Proposed trail project linking Saint John to St. Stephen gets $1M boost
New trail system would connect Trans Canada Trail to East Coast Greenway in United States
A proposal to connect two countries by trail across the international border is a step closer to reality with the announcement of $1 million in provincial funding for a trail from Saint John to St. Stephen.
The New Brunswick government announced on Wednesday that the money will be spent on planning for a project that would connect the Trans Canada Trail with the U.S. East Coast Greenway, in Calais.
It's a project that has been more than 10 years in the making for Robert Poirier, one of the people pushing for the idea.
"These two trails are dying to be connected," Poirier said Friday. "We are the nexus. St. Stephen is at the centre of it all."
The East Coast Greenway is one of the longest trail networks in the United States, running more than 4,800 kilometres from Key West, Fla., through most of the major capital cities along the U.S. Eastern Seaboard, ending "right here in our backyard in Calais," said Poirier.
"We have the longest trail network in the world in the Great Trail, running from St. John's to Vancouver, and St. Stephen is the missing link required to connect these two trails."
The proposed connector trail would also link other communities, including St. Stephen, Oak Bay, Saint Andrews, Pennfield and St. George, by means of highway access roads, community trail networks, secondary roads and routes 127 and 175.
Much of the trail already exists through an old Shoreline Railroad bed running from Saint John to St. Stephen, where sections remain in excellent condition.
"Many areas are overgrown, while others are perfectly rideable by mountain bike," said Poirier.
"We're trying to make this as safe an option for families and bicycle tourists as possible."

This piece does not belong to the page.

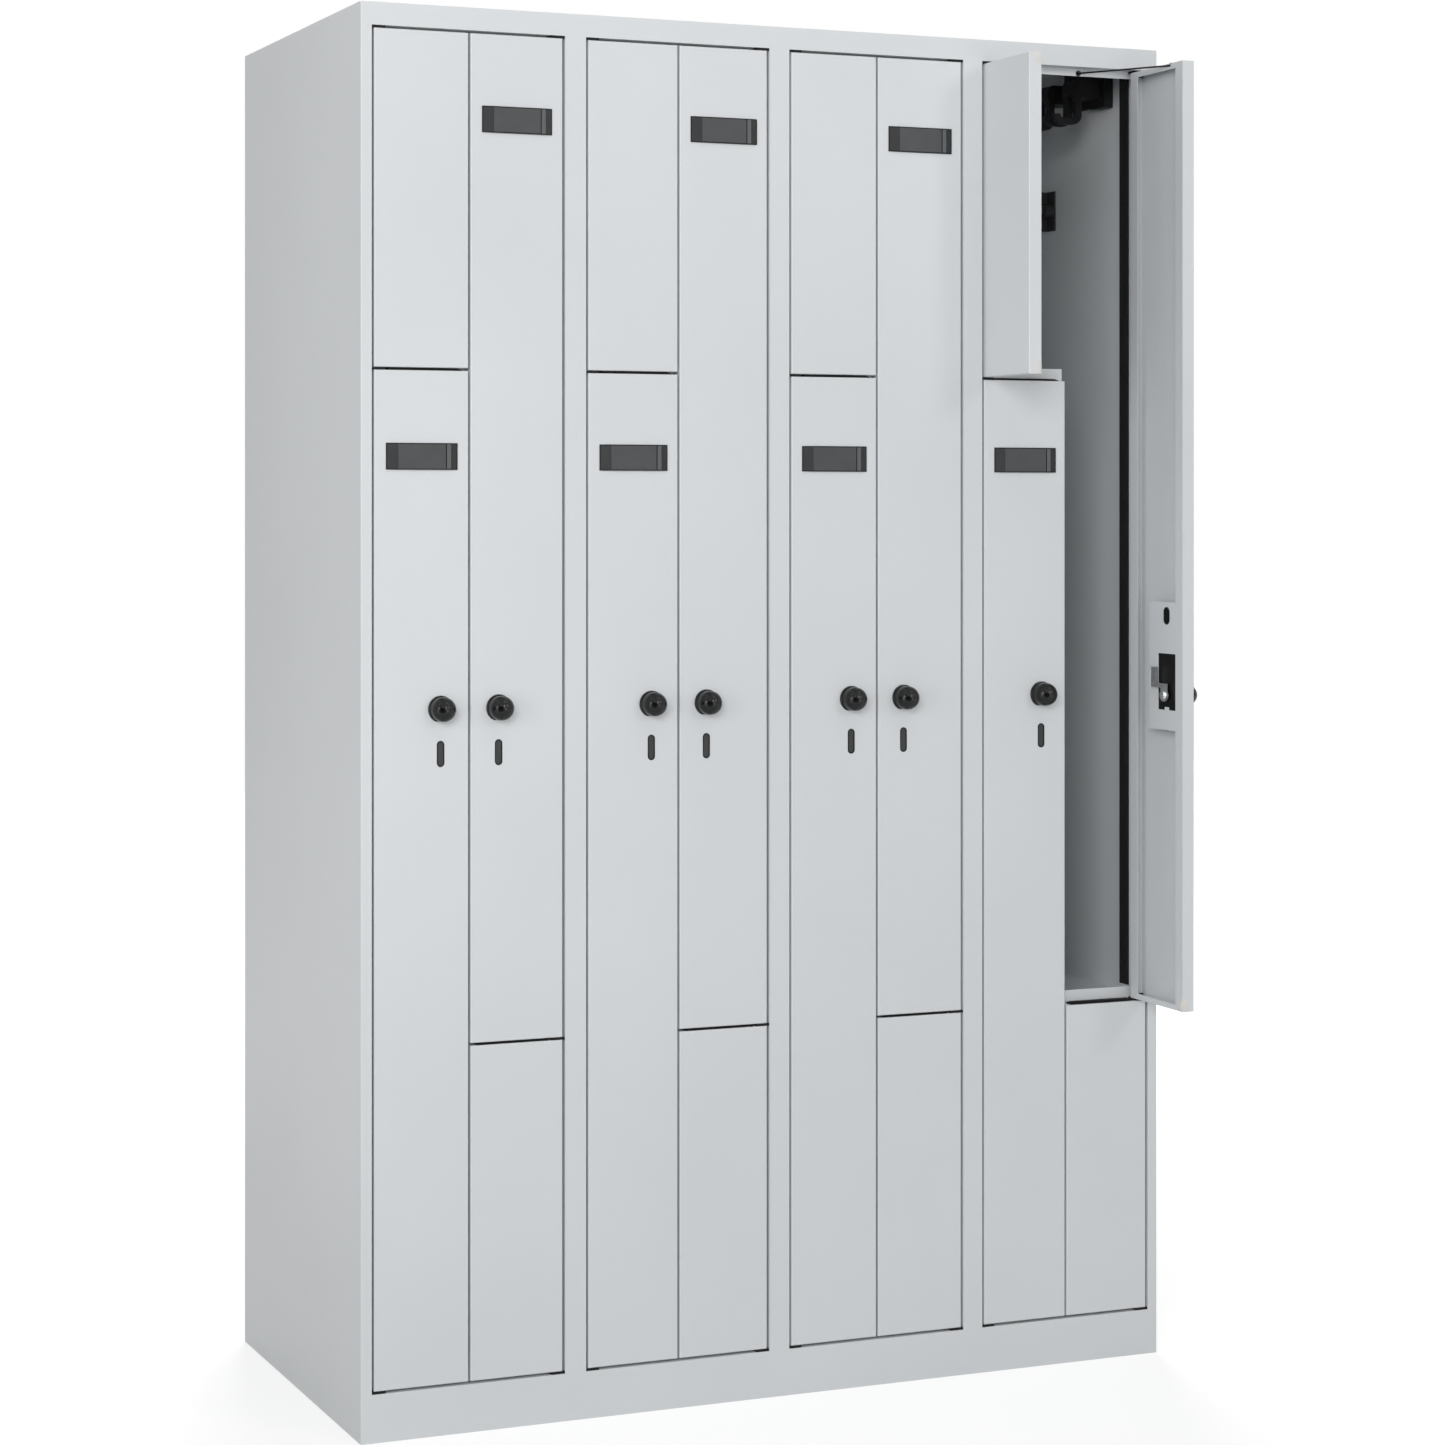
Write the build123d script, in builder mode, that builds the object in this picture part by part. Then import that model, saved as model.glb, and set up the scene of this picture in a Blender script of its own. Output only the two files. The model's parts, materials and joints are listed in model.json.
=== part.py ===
from build123d import *
import math
import os

os.makedirs("parts", exist_ok=True)

# Carcass, in millimetres: X along the front, Y into the locker, Z up, origin under its middle
width = 1200.0
depth = 500.0
height = 1850.0
sheet = 1.0
compartments = 4

# Front frame
frame_sheet = 1.5
stile = 15.0
header = 29.5
base_rail = 62.5
return_depth = 70.0
frame_edge_radius = 1.2
stop_depth = 20.0
header_lip = 10.0
stop_lip = 16.0

# Leaves, folded as pans with their open side inwards
small_leaf = 435.5
leaf_thick = 18.5
leaf_sheet = 1.0
leaf_gap = 3.5
seam = 3.0
leaf_return = 17.5
end_flange = 8.0
leaf_edge_radius = 1.5
open_angle = 88.0
small_open_angle = 92.0

# Hinge bushes and their pins
hinge_inset = 4.5
hinge_depth = 4.5
pin_radius = 3.0
pin_reach = 6.0
bush_length = 19.0
bush_setback = 1.0
running_clearance = 0.05
axial_gap = 0.3

# Divider folded like a Z inside each compartment
divider_sheet = 1.2
divider_flange = 12.0
lip_corner_radius = 3.0

# Rotary latch
knob_inset = 39.0
knob_height = 940.0
knob_radius = 17.5
knob_flange = 3.0
knob_flange_rounding = 0.8
knob_grip_radius = 15.7
knob_dome_middle = 12.0
knob_flat = 14.8
knob_hole_inset = 6.6
knob_recess_radius = 3.8
knob_recess_floor = 23.0
knob_hole_radius = 2.2
knob_hole_floor = 20.0
knob_valley_floor = 11.6
knob_valley_half = 3.6
knob_valley_arc = 80.0
knob_seat_gap = 0.3
spindle_radius = 6.0
stub_radius = 4.0
stub_pilot_radius = 2.0
cam_sheet = 2.5
cam_hub_radius = 9.0
cam_leg_half = 7.0
cam_foot = 10.0
cam_bend = 16.0
cam_tab_near = 18.0
cam_tab_far = 30.0
cam_tab_top = 38.3
cam_gap = 0.5
cam_screw_angle = 20.0
screw_head_radius = 5.5
screw_head_rise = 2.2
screw_slot_width = 1.2
screw_slot_depth = 1.0

# Lock plate, lock case and padlock slot in each tall leaf
plate_width = 65.0
plate_above = 129.0
plate_below = 49.0
cutout_width = 43.0
cutout_height = 78.5
cutout_above = 57.5
cutout_tab_width = 10.0
cutout_tab_height = 4.0
case_gap = 0.2
case_overlap = 3.0
oval_width = 13.4
oval_height = 23.0
oval_above = 110.0
slot_width = 10.5
slot_height = 34.0
slot_below = 58.0
slot_patch_margin = 5.0
slot_rim = 1.4
slot_rim_rise = 0.5
slot_floor = 0.5
insert_clearance = 0.1

# Label holder on each tall leaf
label_width = 98.5
label_height = 34.5
label_thick = 2.6
label_edge_thick = 1.2
label_near_bevel = 16.0
label_far_bevel = 9.5
label_groove_inset = 16.0
label_groove_width = 0.8
label_groove_depth = 0.7
label_left_drop = 111.2
label_right_drop = 110.9

# Stay rod between each upper tall leaf and the header, through an eye in the header lip
stay_along = 94.5
stay_inside = 11.3
stay_radius = 1.25
stay_under_gap = 0.4
stay_pin_radius = 1.5
stay_pin_foot = 1.5
stay_head_radius = 2.5
stay_head_gap = 0.2
stay_head_thick = 0.6
stay_eye_inset = 98.0
stay_ball_radius = 3.95
stay_ball_gap = 4.3
stay_side_clearance = 0.5
stay_turn_share = 0.5
stay_steps = 44
grommet_radius = 3.95
grommet_thick = 1.0

# Fittings inside
strip_width = 21.0
strip_thick = 2.0
strip_setback = 1.5
strip_foot_margin = 13.0
strip_top_margin = 2.0
hook_plate_depth = 107.0
hook_plate_length = 121.0
hook_plate_height = 62.0
hook_plate_thick = 4.0
hook_plate_radius = 12.0
hook_block_length = 68.0
hook_block_height = 66.5
hook_block_thick = 15.0
hook_block_radius = 40.0
hook_front_inset = 18.0
hook_pair_spacing = 71.5
hook_spacing = 25.0
hook_reach = 67.0
hook_section = 9.5
hook_half_width = 23.0
hook_corner_radius = 15.0
hook_drop = 92.0
hook_tip_rise = 15.0
hook_arm_drop = 39.0
hook_arm_height = 28.0
hook_arm_length = 55.0
hook_arm_radius = 10.0
rail_depth = 268.0
rail_drop = 203.0
rail_radius = 7.5
bracket_height = 59.0
bracket_width = 22.0
bracket_thick = 3.0
bracket_boss = 3.5
bracket_boss_length = 14.0

# Plinth and levelling feet
plinth_sheet = 1.5
plinth_flange = 34.0
foot_radius = 12.0
foot_pad = 4.0
foot_hole_clearance = 1.0
foot_inset = 14.0
foot_stud_radius = 4.0
foot_stud_top = 34.0
gusset_size = 40.0
gusset_height = 20.0
gusset_sheet = 2.0
nut_radius = 7.0
nut_height = 6.0
nut_sides = 6

overrun = 5.0

# Worked out from the sizes above
front = -depth / 2
back = depth / 2
pitch = width / compartments
opening = pitch - 2 * stile
leaf_width = (opening - 2 * leaf_gap - seam) / 2
opening_top = height - header
leaf_top = opening_top - leaf_gap
leaf_bottom = base_rail + leaf_gap
upper_seam_top = leaf_top - small_leaf
upper_seam_bottom = upper_seam_top - leaf_gap
lower_seam_bottom = leaf_bottom + small_leaf
lower_seam_top = lower_seam_bottom + leaf_gap
upper_shelf = (upper_seam_top + upper_seam_bottom) / 2
lower_shelf = (lower_seam_top + lower_seam_bottom) / 2
roof_under = height - sheet
back_inside = back - sheet
inner_depth = leaf_thick - hinge_depth
free_edge = leaf_width - hinge_inset
pivot_inset = stile + leaf_gap + hinge_inset
knob_along = free_edge - knob_inset
cam_front = stop_depth + divider_sheet + cam_gap
stay_level = leaf_top - leaf_sheet - stay_under_gap - stay_radius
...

The $1 million will allow for conceptual work on the International East Coast Greenway Trail between St. Stephen and Saint John.
Dillon Consulting has been hired to assess the feasibility of the trail and how to go about connecting the smaller communities along the route.
"We expect in the individual communities, we might see senior citizens getting out more to enjoy the trails," said Poirier.
"I know some people who wont' go on the roads because they're afraid of being on the road with vehicular traffic, and people texting and things like that, so that's our main focus … we also see tremendous potential for cycle tourism.
"We think this one has legs, and the return on investment is tourism dollars is considerable."
It was used to transport American and Canadian troops to Cape Breton during the two world wars.
"It kept them on land as long as they could, and avoided German U-Boat traffic off the New England coast," Poirier said.
"So this rail bed has significance for both our American and Canadian veterans."
Tourism has been identified as a key opportunity for growth in the New Brunswick Economic Growth Plan, according to a release from the provincial government.
Money for the project is coming from the 2018-19 capital budget.